Mr. Greenberg: Precisely.

?FN 10. Hence we need not opine whether, absent agreement, what Wertin has alleged would constitute a breach of fiduciary duty.

?FN 11. The present case is only one of three separate appeals now before us involving development ventures between Argyros, Ball and Wertin. (The two other appeals are the subject of nonpublished opinions filed concurrently with this one.) Respondents have requested that we take judicial notice of certain trial court rulings and the preworkout agreements found in the other cases. We take judicial notice only of the preworkout agreements, which are just as relevant to the present appeal as they are to the others. There is no reason to take judicial notice of anything else.

?FN 12. The guarantee expressly gave each partner the right to purchase the debt at the full amount, but not less. The preworkout agreements, by contrast, are broader, expressly allowing the partners to make whatever deals they could with the bank. While it might be possible to argue that if Argyros received a discount or some other benefit on his other loans it meant that he did not pay the full face amount of the AW2 loans (in contravention of the very terms of the guarantee itself)-an argument, incidentally, not made by Wertin`s exceptionally able counsel-the argument would have been unavailing even if it had been made. There is no other way that a court can give effect to both the right to purchase the partnership debt at full value and the right to make whatever deals might be made with regard to other loans.

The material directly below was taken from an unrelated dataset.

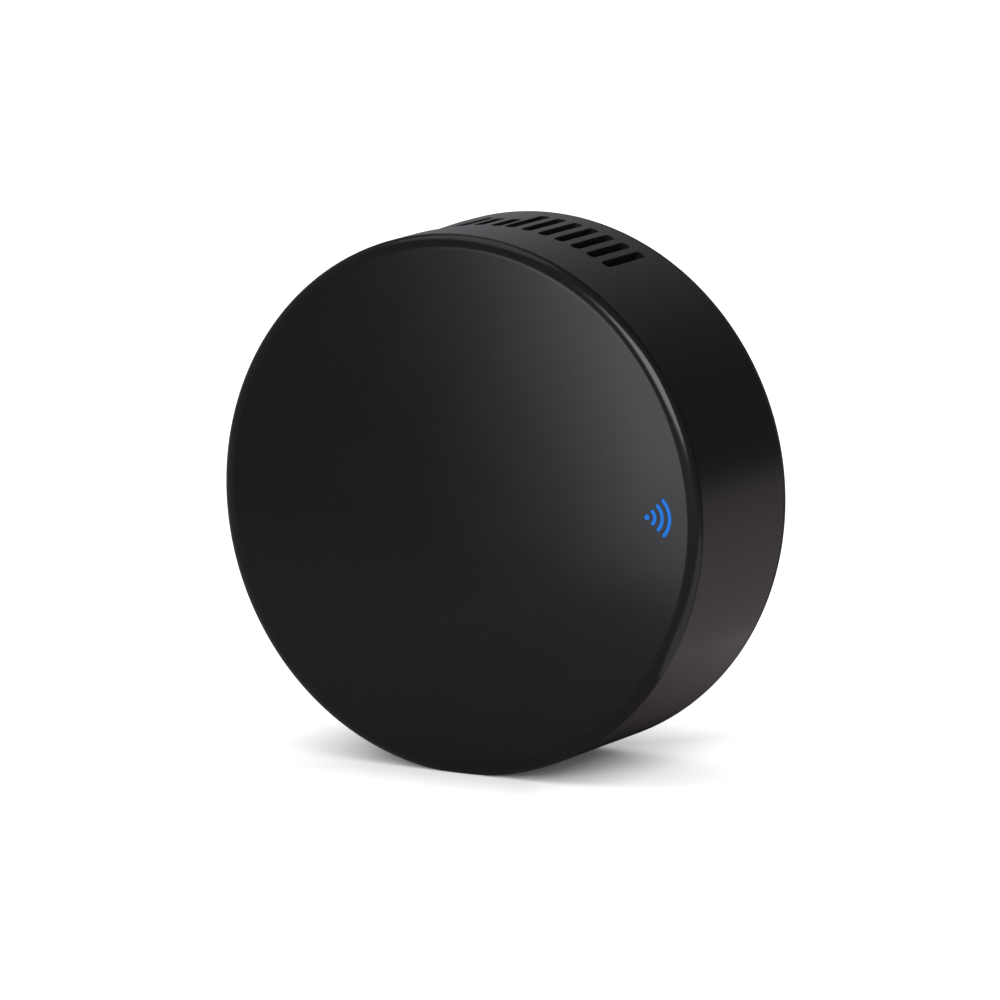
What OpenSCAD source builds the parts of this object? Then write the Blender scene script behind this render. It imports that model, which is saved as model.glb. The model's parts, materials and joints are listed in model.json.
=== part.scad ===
// Round smart infrared blaster that stands on its rim, in millimetres.
// Each piece is drawn with the puck on its back: foot at z = 0, marked face at z = puck_h.
// upright() then stands the puck on its rim, with the marked face towards -Y and +Z up.

/* [Puck] */
// Diameter of the round body
puck_d = 63; // [61:0.5:70]
// Depth from the foot to the marked face
puck_h = 23; // [22:0.5:27]
// Wall of the body ring
wall = 1.9; // [1.5:0.1:2.3]
// Depth of the small flat under the rim that the puck stands on
stand_flat = 0.2; // [0.15:0.05:0.3]

/* [Front cover] */
// Thickness of the front cover
cover_t = 1.6; // [1.3:0.1:2]
// Radial width of the rounded edge round the face
face_edge_w = 1.75; // [1:0.05:1.8]
// Depth of the rounded edge round the face
face_edge_h = 1; // [0.8:0.05:1.2]
// Width of the joint line between the shells
joint_gap = 0.12; // [0.08:0.02:0.2]

/* [Back] */
// Thickness of the base cover
base_t = 1.6; // [1.4:0.1:2]
// Radial width of the rounded edge round the back
rear_edge_w = 2.2; // [1.6:0.1:2.4]
// Depth of the rounded edge round the back
rear_edge_h = 1.9; // [1.7:0.1:2.2]
// How far the rubber foot stands out of the back
foot_proud = 0.7; // [0.5:0.1:1]
// Width of the rubber foot
foot_w = 6; // [5.2:0.1:6.4]

/* [Vents] */
// Width of a vent slot
vent_w = 1.2; // [0.8:0.1:1.4]
// Length of a long vent slot
vent_l = 9.2; // [7:0.2:10]
// Length of a short vent slot
short_vent_l = 5.8; // [5:0.2:8]
// Height of the long slots' middle above the foot
vent_z = 9.9; // [9.5:0.1:11]
// Height of the short slots' middle above the foot
short_vent_z = 11.9; // [10.5:0.1:13]
// Angle from one slot to the next
vent_step_angle = 4; // [3.8:0.1:4]
// Number of long slots before the port
vent_count = 7; // [3:1:7]

/* [Power port] */
// Width of the port opening round the rim
port_w = 11.2; // [9:0.1:11.4]
// Height of the port opening along the depth
port_h = 7.8; // [5:0.1:8]
// Corner radius of the port opening
port_corner_r = 1.2; // [0.8:0.1:3]
// Height of the port's middle above the foot
port_z = 11.75; // [11.5:0.05:12.5]

/* [Reset button] */
// Diameter of the button
button_d = 3.4; // [2.6:0.1:3.6]
// How far the button stands out of the rim
button_proud = 0.3; // [0.3:0.05:0.6]
// Travel of the button
button_travel = 0.3; // [0.2:0.05:0.3]

/* [Signal mark] */
// Diameter of the mark's dot
dot_d = 0.66; // [0.5:0.05:0.9]
// Radius of the mark's first arc
arc_first_r = 1; // [1:0.02:1.2]
// Distance from one arc to the next
arc_spacing = 0.96; // [0.8:0.02:1]
// Width of an arc's stroke
arc_stroke = 0.44; // [0.3:0.05:0.55]
// Distance of the dot from the rim
mark_inset = 6.8; // [6.2:0.1:7.5]

/* [Main board] */
// Thickness of the main board
board_t = 1.6; // [1:0.1:1.8]
// Free room between the board's edge and the body ring
board_gap = 2.1; // [1.6:0.1:2.4]

/* [Hidden] */
$fn = 96;

// Colours
shell_black = [0.05, 0.05, 0.06];
foot_black = [0.09, 0.09, 0.09];
mark_blue = [0.12, 0.48, 0.95];
board_green = [0.05, 0.3, 0.16];
part_black = [0.1, 0.1, 0.11];
resin_clear = [0.75, 0.78, 0.9];
metal = [0.72, 0.72, 0.74];
gold = [0.8, 0.62, 0.25];
ceramic = [0.72, 0.6, 0.42];
pale_plastic = [0.9, 0.9, 0.86];

// Overrun of cuts, and the clearances between pieces
over = 0.5;
seat_gap = 0.1;
tight_gap = 0.03;
button_gap = 0.05;

// Levels and radii that the shells share
puck_r = puck_d / 2;
stand_r = puck_r - stand_flat;
face_r = puck_r - face_edge_w;
ring_in_r = puck_r - wall;
spigot_r = ring_in_r - seat_gap;
joint_share = 0.75;
joint_z = puck_h - joint_share * face_edge_h;
seat_z = joint_z - joint_gap / 2;
lip_z = joint_z + joint_gap / 2;
groove_share = 0.15;
groove_r = puck_r - groove_share * wall;
cover_in_z = puck_h - cover_t;
base_in_z = foot_proud + base_t;
ring_back_z = foot_proud + rear_edge_h;
edge_steps = 10;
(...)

?FN 13. Throughout this case and in his appellate briefs, Wertin has treated Argyros and Ball, who are technically affiliates guaranteeing the obligations of partners, as de facto partners for purposes of whether they breached a fiduciary duty by buying the AW2 partnership`s debt. His position of claiming no personal liability runs directly counter to his position on the fiduciary duty question.